This guide will explore indoor and outdoor methods of growing mushrooms and explain the processes in depth. We’ll only discuss growing saprobic mushrooms, as successfully cultivating mycorrhizal mushrooms can be a much more complicated process.

So, without further ado, let’s begin!

Main Methods of Growing Mushrooms at Home

If you want to cultivate mushrooms at home, you have two main options:

  1. Outdoor growing
  2. Indoor growing

We’ll cover both of these methods broadly and then give a step-by-step example of each method. The general process of cultivating saprobic mushrooms involves inoculating the mushroom in a suitable growing medium with the mycelium of the species. What type of log or growing medium (such as sawdust or mulch) you use depends on the species or genus of mushroom you’re growing.

Saprobic mushrooms derive their nutrients from decaying dead organic matter. So to grow fruiting bodies, saprobic mushrooms need to grow in a medium where they can decompose and derive nutrients. This will allow them to form their fruiting bodies and, thus, create more spores.

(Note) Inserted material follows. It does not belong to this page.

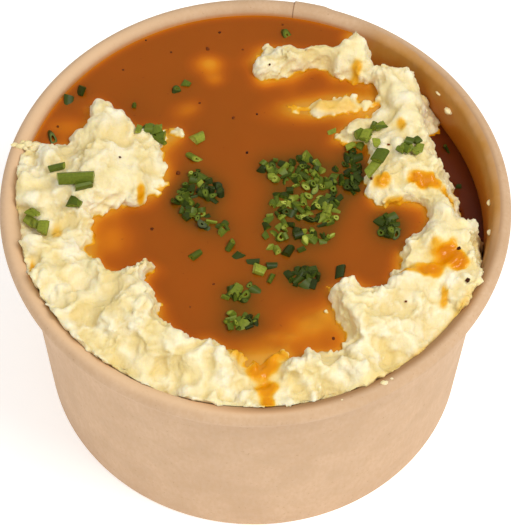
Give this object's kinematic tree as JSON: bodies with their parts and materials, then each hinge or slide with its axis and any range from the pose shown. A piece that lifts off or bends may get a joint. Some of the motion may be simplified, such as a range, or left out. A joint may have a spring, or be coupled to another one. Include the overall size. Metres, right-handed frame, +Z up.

Growing Mushrooms at Home Outdoors

The oldest method of cultivating edible mushrooms involves growing them outdoors in suitable climates by inoculating the growing medium with spawn. Mushroom spawn is a substrate with mycelium growing on it. You can either purchase spawn or grow mycelium through a spore culture or through cloning. For the outdoor method, the medium you’ll want to inoculate with the mycelium is typically either freshly fallen logs or a mushroom growing bed. We’ll discuss each of these outdoor growing methods below.

Whether you choose the log or mushroom bed method, you’ll want to consider shade requirements and wind protection when choosing your growing location.

Log Method

To cultivate mushrooms on a log, you’ll need to first pair the right log with the species of mushroom you’re growing. For example, if you want to grow pearl oyster mushrooms (Pleurotus ostreatus), you’ll want to inoculate the spawn into a healthy hardwood species. Oysters are highly adaptable and will grow on many hardwood species, so you can often pick a hardwood local to your area. Oysters grow well on birch, oak, alder, poplar, maple, beech, aspen, elm, and willow.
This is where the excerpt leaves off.